The deeper you venture into the saga of the CIA leak story, the more it resembles Agatha Christie's "Murder on the Orient Express," where every character had a motive to kill. Adding Armitage to the mix, "Hubris" gives us three strands of leakers -- the garrulous State Department official, Dick Cheney's top aide Scooter Libby (indicted for perjury) and Rove. Isikoff and Corn cite "a source close to Rove" who said that the White House political czar had "probably" learned from Scooter Libby that Plame worked at the CIA and had a role in her husband's mission to check out the Niger uranium claims. (Although "Hubris" does not explicitly make this point, there is no evidence so far that Rove knew that Plame was a covert CIA operative.)

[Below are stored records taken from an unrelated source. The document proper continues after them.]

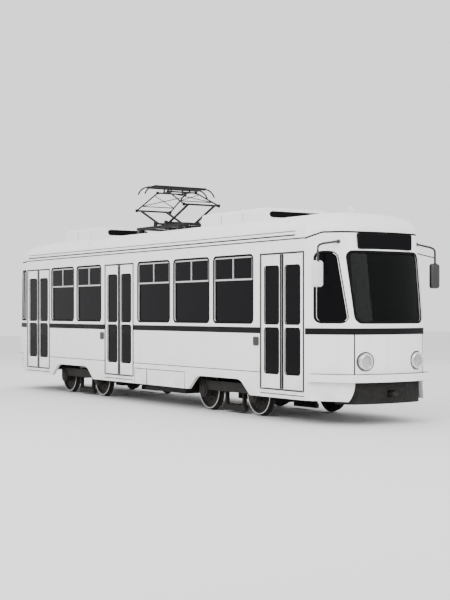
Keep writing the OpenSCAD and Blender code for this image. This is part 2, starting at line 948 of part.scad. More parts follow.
module roof_box(x0, x1, half, box_top_z) {
  difference() {
    along(x0, x1) rounded([-half, gutter_z + 150], [half, box_top_z], 60);
    along(x0 - 1, x1 + 1) roof_section(seat_gap);
    // Ends that slope inwards
    for (s = [[x0, 1], [x1, -1]])
      across(-far, far)
        polygon([[s[0] - s[1], gutter_z], [s[0] + s[1] * 110, box_top_z + 1], [s[0] - s[1], box_top_z + 1]]);
  }
}

module roof_boxes() {
  color("whitesmoke") {
    roof_box(1420, 3560, 640, 3405);
    roof_box(-4250, -2280, 560, 3440);
  }
}

lamp_x = front_x - 980;
module roof_lamp() {
  color("white")
    translate([lamp_x, 0, roof_z]) {
      cylinder(h = 40, r = 75);
      translate([0, 0, 40]) intersection() {
        sphere(75);
        translate([0, 0, 75]) cube(150, center = true);
      }
    }
}

pivot_z = 3395;
base_half = 900;
base_y = 360;
lower_y = 290;
upper_y = 385;
top_y = 310;
knuckle_r = 18;
top_r = 15;
arm_r = 22;
upper_r = 14;
knuckle_x = pivot_half + arm_len * cos(arm_angle);
knuckle_z = pivot_z + arm_len * sin(arm_angle);
top_z = pivot_z + 2 * arm_len * sin(arm_angle);

module pantograph_base() {
  color("black")
    translate([panto_x, 0, 0])
      difference() {
        union() {
          both_sides() {
            block([-base_half, base_y - 25, 3300], [base_half, base_y + 25, 3350]);
            for (x = [-1, 1] * pivot_half)
              block([x - 45, base_y - 15, 3340], [x + 45, base_y + 15, pivot_z + 35]);
          }
          for (x = [-base_half, -300, 260, base_half - 40])
            block([x, -base_y, 3305], [x + 40, base_y, 3345]);
          both_sides() for (x = [-1, 1] * (base_half - 150))
            translate([x, base_y, gutter_z + 200]) cylinder(h = 3301 - gutter_z - 200, r = 50);
        }
        for (x = [-1, 1] * pivot_half) cross_bar(x, pivot_z, -far, far, 20 + seat_gap);
        along(-far, far) roof_section(seat_gap);
      }
}

// Arms on one side of the middle; the front ones are the mirror image of the rear ones
module lower_arms() {
  cross_bar(pivot_half, pivot_z, -base_y - 20, base_y + 20, 20);
  cross_bar(knuckle_x, knuckle_z, -upper_y - 25, upper_y + 25, knuckle_r);
  both_sides() tube([pivot_half, lower_y, pivot_z], [knuckle_x, lower_y, knuckle_z], arm_r);
}

module upper_arms() {
  difference() {
    union() {
      both_sides() {
        cross_bar(knuckle_x, knuckle_z, upper_y - 15, upper_y + 15, knuckle_r + 14);
        cross_bar(pivot_half, top_z, top_y - 15, top_y + 15, top_r + 14);
        tube([knuckle_x, upper_y, knuckle_z], [pivot_half, top_y, top_z], upper_r);
      }
      // Brace between the two arms, and a diagonal each way
      y_brace = upper_y + 0.25 * (top_y - upper_y);
      brace = [knuckle_x + 0.25 * (pivot_half - knuckle_x), 0, knuckle_z + 0.25 * (top_z - knuckle_z)];
      high = [knuckle_x + 0.85 * (pivot_half - knuckle_x), 0, knuckle_z + 0.85 * (top_z - knuckle_z)];
      y_high = upper_y + 0.85 * (top_y - upper_y);
      tube(brace + [0, -y_brace, 0], brace + [0, y_brace, 0], 9);
      for (s = [-1, 1]) tube(brace + [0, s * y_brace, 0], high - [0, s * y_high, 0], 8);
    }
    cross_bar(knuckle_x, knuckle_z, -far, far, knuckle_r + seat_gap);
    cross_bar(pivot_half, top_z, -far, far, top_r + seat_gap);
  }
}

strip_x = 130;
strip_half = 560;
strip_z = [66, 111];
horn_r = 230;
horn_angle = 70;
module collector_head() {
  color("black")
    translate([panto_x, 0, top_z]) {
      for (x = [-1, 1] * pivot_half) cross_bar(x, 0, -top_y - 30, top_y + 30, top_r);
      both_sides() block([-pivot_half, 190, -12], [pivot_half, 220, 12]);
      for (x = [-1, 1] * strip_x) {
        block([x - 28, -strip_half - 5, strip_z[0]], [x + 28, strip_half + 5, strip_z[1]]);
        both_sides() {
          block([x - 12, 193, 0], [x + 12, 217, strip_z[0] + 1]);
          translate([x, strip_half, (strip_z[0] + strip_z[1]) / 2 - horn_r])
            rotate([90, 0, 90])
              rotate([0, 0, 90 - horn_angle])
                rotate_extrude(angle = horn_angle) translate([horn_r, 0]) circle(14);
        }
      }
    }
}

// ---------- The named pieces ----------

roof();
front_roof();
rear_roof();
right_wall();
left_wall();
nose();
tail();
floor();
underframe();
step_treads();
step_risers();
step_ends();
floor_panels();
skirt_hatches();
bumpers();
front_valance();
couplers();
underfloor_box();
windscreen();
rear_window();
right_windows();
left_windows();
window_vents();
front_leaf(doors[0]);  // front_door_front_leaf
front_glass(doors[0]);  // front_door_front_glass
rear_leaf(doors[0]);  // front_door_rear_leaf
rear_glass(doors[0]);  // front_door_rear_glass
front_leaf(doors[1]);  // middle_door_front_leaf
front_glass(doors[1]);  // middle_door_front_glass
rear_leaf(doors[1]);  // middle_door_rear_leaf
rear_glass(doors[1]);  // middle_door_rear_glass
front_leaf(doors[2]);  // rear_door_front_leaf
front_glass(doors[2]);  // rear_door_front_glass
rear_leaf(doors[2]);  // rear_door_rear_leaf
rear_glass(doors[2]);  // rear_door_rear_glass
bogie_frame(pivot_spacing / 2);  // front_bogie_frame
bogie_frame(-pivot_spacing / 2);  // rear_bogie_frame
wheelset(axle_x(0));  // wheelset_1
wheelset(axle_x(1));  // wheelset_2
wheelset(axle_x(2));  // wheelset_3
wheelset(axle_x(3));  // wheelset_4
seats();
grab_poles();
driver_desk();
cab_partition();
sun_blind();
roof_boxes();
roof_lamp();
pantograph_base();
color("black") translate([panto_x, 0, 0]) lower_arms();  // front_lower_arms
color("black") translate([panto_x, 0, 0]) mirror([1, 0, 0]) lower_arms();  // rear_lower_arms
color("black") translate([panto_x, 0, 0]) upper_arms();  // front_upper_arms
color("black") translate([panto_x, 0, 0]) mirror([1, 0, 0]) upper_arms();  // rear_upper_arms
collector_head();
mirrors();
headlights();
headlight_lenses();
tail_lights();
side_indicators();
destination_sign();
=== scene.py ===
"""Looks of a single-ended tram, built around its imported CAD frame. Metres, +X forward, +Z up."""

import math

import bmesh
import bpy
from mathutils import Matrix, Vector
from mathutils.bvhtree import BVHTree


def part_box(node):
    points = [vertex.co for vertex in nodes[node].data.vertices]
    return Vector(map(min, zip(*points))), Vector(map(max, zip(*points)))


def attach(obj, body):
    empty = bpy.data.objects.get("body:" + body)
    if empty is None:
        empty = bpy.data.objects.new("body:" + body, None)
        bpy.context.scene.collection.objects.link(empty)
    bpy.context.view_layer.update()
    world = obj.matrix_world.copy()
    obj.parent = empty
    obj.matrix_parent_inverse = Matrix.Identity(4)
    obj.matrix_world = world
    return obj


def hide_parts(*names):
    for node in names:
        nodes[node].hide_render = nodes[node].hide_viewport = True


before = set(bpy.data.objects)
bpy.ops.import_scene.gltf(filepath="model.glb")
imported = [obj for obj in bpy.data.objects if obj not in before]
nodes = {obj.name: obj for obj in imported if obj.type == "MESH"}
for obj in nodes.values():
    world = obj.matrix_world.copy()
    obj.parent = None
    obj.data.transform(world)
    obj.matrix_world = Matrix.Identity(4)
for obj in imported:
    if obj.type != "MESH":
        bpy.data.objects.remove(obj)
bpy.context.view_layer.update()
CAR = "car_body"

# ---------- Driving sizes, from the frame ----------

HALF_W = -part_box("right_wall")[0].y
WALL_REAR, WALL_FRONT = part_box("right_wall")[0].x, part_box("right_wall")[1].x
GUTTER_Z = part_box("right_wall")[1].z
MASK_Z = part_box("nose")[1].z
RAMP_X = WALL_FRONT + 0.200
BUMPER_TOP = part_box("bumpers")[1].z
DOORS = ["front_door", "middle_door", "rear_door"]
LEAVES = [f"{door}_{end}" for door in DOORS for end in ("front", "rear")]
LEAF_GAP = 0.008
STRIPE = (1.355, 1.450)
SEAM_Z = 0.740
WHEEL_R = 0.330
GASKET = 0.030
PROUD = 0.004
LET_IN = 0.002
DOOR_SILL, DOOR_HEAD = 0.500, 2.590
JAMB = 0.030
STEP_LINE = (0.418, 0.430)
SEAM_W, SEAM_PROUD = 0.011, 0.0012
NOSE_SEAM_Y, NOSE_SEAM_W = 0.668, 0.016
ROOF_JOINTS_X = (4.55, -4.75, 0.9, -2.2)
ROOF_JOINT_REACH = 1.06

# ---------- Materials ----------


def new_material(name):
    material = bpy.data.materials.new(name)
    material.use_nodes = True
    tree = material.node_tree
    return material, tree, tree.nodes["Principled BSDF"]


def noise(tree, scale, detail=4.0, stretch=(1, 1, 1)):
    """Noise texture in the object's own metres."""
    coords = tree.nodes.new("ShaderNodeTexCoord")
    mapping = tree.nodes.new("ShaderNodeMapping")
    mapping.inputs["Scale"].default_value = stretch
    texture = tree.nodes.new("ShaderNodeTexNoise")
    texture.inputs["Scale"].default_value = scale
    texture.inputs["Detail"].default_value = detail
    tree.links.new(coords.outputs["Object"], mapping.inputs["Vector"])
    tree.links.new(mapping.outputs["Vector"], texture.inputs["Vector"])
    return texture.outputs["Fac"]


def map_range(tree, value, low, high, to_low, to_high):
    node = tree.nodes.new("ShaderNodeMapRange")
    tree.links.new(value, node.inputs["Value"])
    for socket, number in (("From Min", low), ("From Max", high), ("To Min", to_low), ("To Max", to_high)):
        node.inputs[socket].default_value = number
    return node.outputs["Result"]


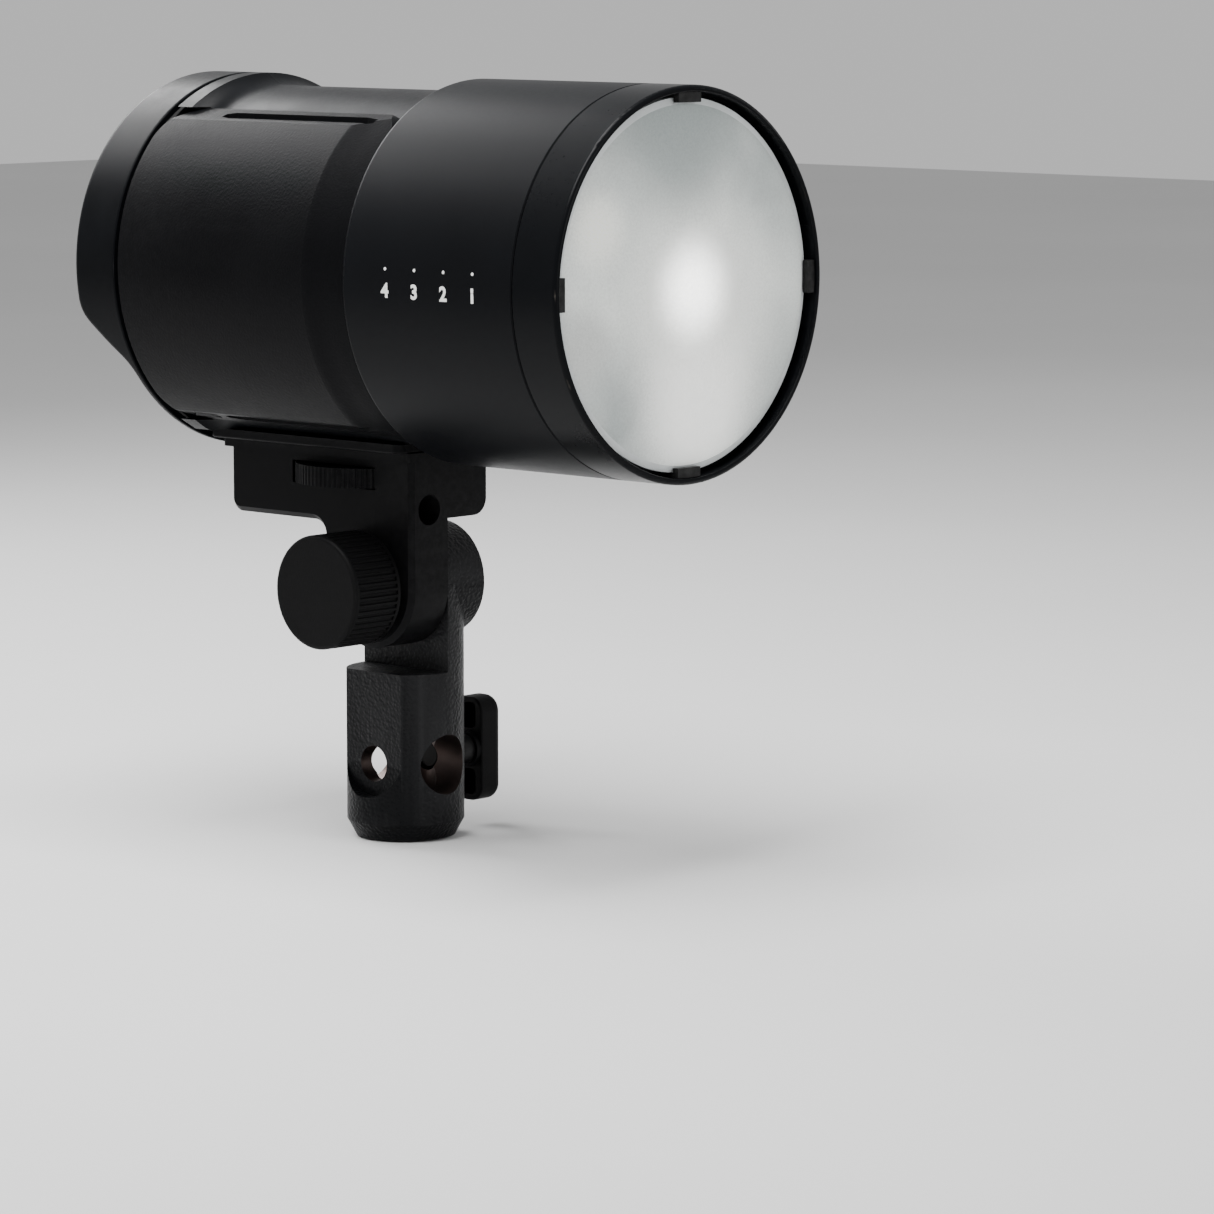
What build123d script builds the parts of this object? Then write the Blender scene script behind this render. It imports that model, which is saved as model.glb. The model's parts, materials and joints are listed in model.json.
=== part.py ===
"""Compact battery monolight strobe on a tilting stand adapter.

Row frame, millimetres: origin at the mouth of the light-stand socket, on its
axis; +Z up along the socket; the flash fires towards -Y; the battery is on -X.
"""
from build123d import *
from math import cos, sin, radians, sqrt, pi
import os

os.makedirs("parts", exist_ok=True)

# ---------------------------------------------------------------- dimensions
HZ = 150.5            # height of the optical axis above the socket mouth
PIV = 67.5            # height of the tilt axis
R_BODY = 50.0         # outside radius of barrel, bezel, collar and rear cap
R_MID = 46.7          # outside radius of the waist between barrel and collar
Y_LIP = -101.5        # front lip of the bezel
Y_SEAM = -86.7        # joint between bezel and barrel
Y_STEP = -27.5        # rear edge of the barrel
Y_BATF = -27.0        # front end of the battery
Y_FACE = -14.5        # front end of the battery's outer face
Y_BATR = 55.8         # rear end of the battery
Y_COL = 56.3          # rear end of the housing collar
Y_CAP0 = 57.7         # front edge of the rear cap
Y_CAP1 = 73.5         # back plane of the rear cap
BAT_X = -24.3         # inner plane of the battery
BAT_Z = 38.9          # half height of the battery's cavity walls
LEDGE_IN, LEDGE_OUT = 41.2, 38.7   # half heights of the battery at its inner plane and at its face
R_BAT = 50.2          # outside radius of the battery face
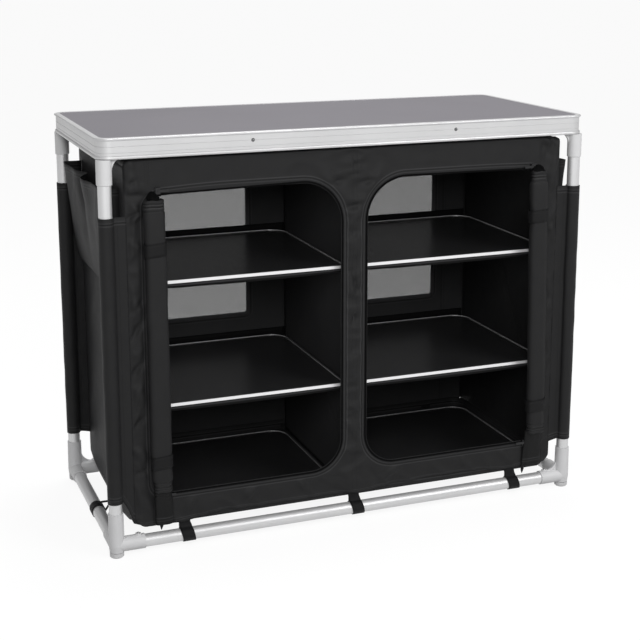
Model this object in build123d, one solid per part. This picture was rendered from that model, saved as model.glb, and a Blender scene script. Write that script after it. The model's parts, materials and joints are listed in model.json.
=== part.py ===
from build123d import *
import math
import os

os.makedirs("parts", exist_ok=True)

# Overall size, over the worktop's edge and from the floor to its top
width = 1000.0
depth = 440.0
height = 800.0

# Frame tubes and how they sit in their sockets
tube_diameter = 25.0
tube_wall = 1.2
edge_gap = 1.1
slide_gap = 0.2
seat_gap = 0.3
socket_wall = 1.7

# Edge rail of the worktop
rail_height = 38.5
rail_wall = 2.0
rail_corner = 28.0
bead_reach = 3.0
bead_height = 4.5
lower_bead_reach = 2.5
lower_bead_height = 6.4
groove_drops = (15.7, 27.0)
groove_depth = 0.5
lip_reach = 8.0
lip_thickness = 1.5

# Worktop board, crossbars and rivets
board_thickness = 6.4
board_rise = 1.0
board_gap = 0.1
crossbar_x = 208.0
crossbar_width = 24.0
crossbar_height = 16.0
crossbar_wall = 1.5
rivet_head_radius = 3.5
rivet_head_height = 2.0
rivet_shank_radius = 2.0
rivet_tail_radius = 3.0
rivet_tail_height = 1.2
rivet_hole_gap = 0.05

# Corner sockets under the worktop
top_socket_depth = 46.5
top_socket_ceiling = 3.4
top_block_reach = 20.0
top_fin_reach = 12.0
top_fin_drop = 24.0
fin_thickness = 4.0
socket_chamfer = 0.8

# Three-way base connectors and their foot caps
arm_bottom = 9.1
arm_length = 54.0
arm_seat_wall = 5.5
leg_seat_wall = 4.0
leg_seat_depth = 47.0
connector_swell = 0.6
base_fin_reach = 36.0
base_fin_rise = 20.0
foot_cap_height = 9.5
foot_cap_overhang = 1.0
foot_cap_bevel = 2.0
foot_groove = 1.0
foot_plug_radius = 8.0
foot_plug_height = 6.5

# Spring snap buttons in the front and back arms
button_from_end = 12.0
button_radius = 3.0
button_gap = 0.25
boss_radius = 6.0
boss_rise = 2.5
button_rise = 2.0
leaf_length = 22.0
leaf_width = 7.0
leaf_thickness = 0.8
leaf_drop = 0.9

# Cloth cupboard between the legs
cloth = 1.2
cover_leg_gap = 34.5
cover_top_gap = 4.5
floor_drop = 5.0
floor_edge_rise = 18.0
cover_shoulder = 11.0
hem_height = 55.0
hem_rise = 7.0
bottom_corner = 10.0
seam_gap = 0.1
side_hem_sag = 14.0
side_fold_depth = 5.0
side_fold_half_width = 50.0
side_fold_middle = 250.0
side_fold_gap = 10.0
side_fold_ridges = (-110.0, -30.0, 60.0)

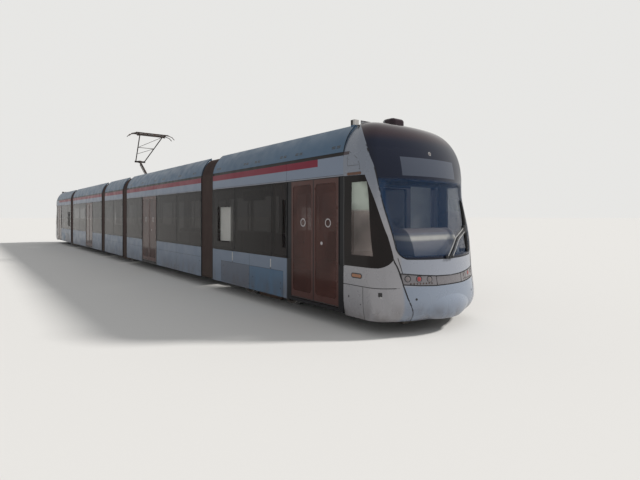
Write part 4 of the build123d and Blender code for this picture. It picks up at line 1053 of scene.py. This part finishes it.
# Inside the cab sections: the boards and the blank side sign behind the glass, and the cab's own
PANELS = [
    ("board", BOARD_WHITE, (10.23, -1.252, 1.3), (10.905, -1.238, 2.145), 0.006),
    ("draught_screen", BOARD_WHITE, (13.17, -1.252, 1.31), (13.31, -1.24, 2.24), 0.005),
    ("side_sign", TRIM_BLACK, (11.38, -1.24, 2.27), (12.28, -1.18, 2.5), 0.012),
    ("cab_wall_panes", PANE_PALE, (14.922, -1.16, 1.29), (14.934, -0.49, 2.51), 0.004),
    ("sun_blind", TRIM_BLACK, (15.3, -0.95, 2.47), (15.33, 0.95, 2.56), 0.012),
]
for name, finish, low, high, edge in PANELS:
    shape = rounded_bar(low, high, edge)
    dress(name, finish, both_sides(shape) if name == "cab_wall_panes" else shape)


def conduits(x0, x1, y=0.93, z=3.046):
    """Two pipes along a module on small saddles."""
    saddles = [rounded_bar((x - 0.03, y - 0.035, z - 0.035), (x + 0.03, y + 0.035, z + 0.012), 0.006)
               for x in np.linspace(x0 + 0.2, x1 - 0.2, 7)]
    return both_sides(tube(evenly([(x0, y, z), (x1, y, z)], 8), 0.02), *saddles)


PIPES = {
    "cab": (CAB_REAR + 0.15, 14.55),
    "mid": (MID[0] + 0.15, MID[1] - 0.15),
    "centre": (-1.35, 1.35),
}
for kind, (x0, x1) in PIPES.items():
    dress_kind(kind, "roof_pipes", PALE_METAL, conduits(x0, x1), smooth=True, slot_name="roof_grey")

# The stage: one flat floor, pale under the tram's shadow
FLOOR_REACH = 400.0
FLOOR_CORNERS = [(x * FLOOR_REACH, y * FLOOR_REACH, 0.0) for x, y in ((-1, -1), (1, -1), (1, 1), (-1, 1))]
floor_mesh = bpy.data.meshes.new("studio_floor")
floor_mesh.from_pydata(FLOOR_CORNERS, [], [(0, 1, 2, 3)])
stage_paint = Finish("studio_floor_paint", (0.7, 0.7, 0.7), 0.9, Specular_IOR_Level=0.0)
floor_mesh.materials.append(stage_paint.material)
placed("studio_floor", floor_mesh)

# What the camera and the glass see of the backdrop is brighter than the light it gives
LIGHT_LEVEL = 0.47
BACKDROP_LEVEL = 0.8
bpy.context.scene.world = world = bpy.data.worlds.new("studio")
world.use_nodes = True
sky = Nodes(world.node_tree)
ray = sky.add("ShaderNodeLightPath").outputs
seen = sky.math("MAXIMUM", ray["Is Camera Ray"], ray["Is Glossy Ray"])
level = sky.add("ShaderNodeMapRange", (seen, 0.0, 1.0, LIGHT_LEVEL, BACKDROP_LEVEL)).outputs[0]
backdrop = world.node_tree.nodes["Background"].inputs
sky.fill(backdrop["Strength"], level)
sky.fill(backdrop["Color"], (1.0, 0.995, 0.975))


def lamp(name, direction, strength, angle, colour):
    """A soft sun that shines from a direction and leaves no disc in the glass."""
    data = bpy.data.lights.new(name, "SUN")
    data.energy = strength
    data.angle = np.radians(angle)
    data.color = colour
    made = placed(name, data)
    made.visible_glossy = False
    x, y, z = direction
    made.rotation_euler = (float(np.arctan2(np.hypot(x, y), z)), 0.0, float(np.arctan2(x, -y)))


lamp("key_lamp", (0.42, 0.68, 0.62), 3.4, 7.0, (1.0, 0.965, 0.91))
lamp("fill_lamp", (0.55, -0.95, 0.6), 0.3, 40.0, (0.94, 0.97, 1.0))

# Solved from the photograph: the camera is level, and its frame is shifted down
PIXELS_WIDE = 640.0
FOCAL_PIXELS = 444.0
SHIFT_PIXELS = 24.4
SENSOR = 36.0
EYE = (20.65, -6.32, 1.932)
VIEW = (-0.7818, 0.6235)
camera_data = bpy.data.cameras.new("camera")
camera_data.sensor_width = SENSOR
camera_data.lens = FOCAL_PIXELS * SENSOR / PIXELS_WIDE
camera_data.shift_y = -SHIFT_PIXELS / PIXELS_WIDE
camera_data.clip_end = 1000.0
camera = placed("camera", camera_data)
camera.location = EYE
camera.rotation_euler = (np.pi / 2, 0.0, float(np.arctan2(-VIEW[0], VIEW[1])))
bpy.context.scene.camera = camera
bpy.context.scene.view_settings.view_transform = "Standard"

Rove was the second source (after Armitage) for the original Novak piece that led to the outing of Plame as a CIA employee, merely confirming what the columnist had already known. Before the Novak column appeared, Rove went further in tipping off Time reporter Cooper that Plame worked on weapons of mass destruction matters at the CIA. But unlike Libby, who shared Cheney's Ahab-like fixation with Wilson, Rove seemingly regarded the furor as one more item on his daily to-do list. His conversations with Novak and Cooper about Plame were brief. As "Hubris" points out, "The White House anti-Wilson campaign had been less organized than depicted ... and much (but not all) of it occurred after the Novak column was published."
Once Plame's covert identity was revealed, Rove treated the matter like the kind of brush-back-pitch hardball at which he excelled. In a high-decibel, off-air phone conversation with TV host Chris Matthews, Rove reputedly said, "Wilson's wife is fair game." (This quotation comes from Wilson himself, who heard it later from Matthews, so a little skepticism about the exact wording is justified.) Matthews' reasonable verdict on the whole matter, according to Isikoff and Corn, was that the Wilsons "were trying to screw the White House so the White House was going to screw them back."
"Hubris" also draws an important distinction between Libby's indictment by special prosecutor Patrick Fitzgerald for perjury and Rove's clean-slate escape, despite a faulty memory and five trips before the grand jury. "Whatever his suspicions about Rove's account," Isikoff and Corn write, "Fitzgerald was a professional who would not indict a suspect unless he could establish guilt beyond a reasonable doubt. And perjury is notoriously difficult to prove ... Fitzgerald didn't have a parade of witnesses contradicting the White House aide's account -- as he did with Libby."
The biggest mystery surrounding Rove's six years in the White House has nothing to do with Valerie Plame or Patrick Fitzgerald. It is a much larger question: As Bush's deputy chief of staff with a high-level security clearance and membership in the shadowy White House Iraq Group, did Rove help shape war-on-terror policy or was he only involved in the political marketing of it?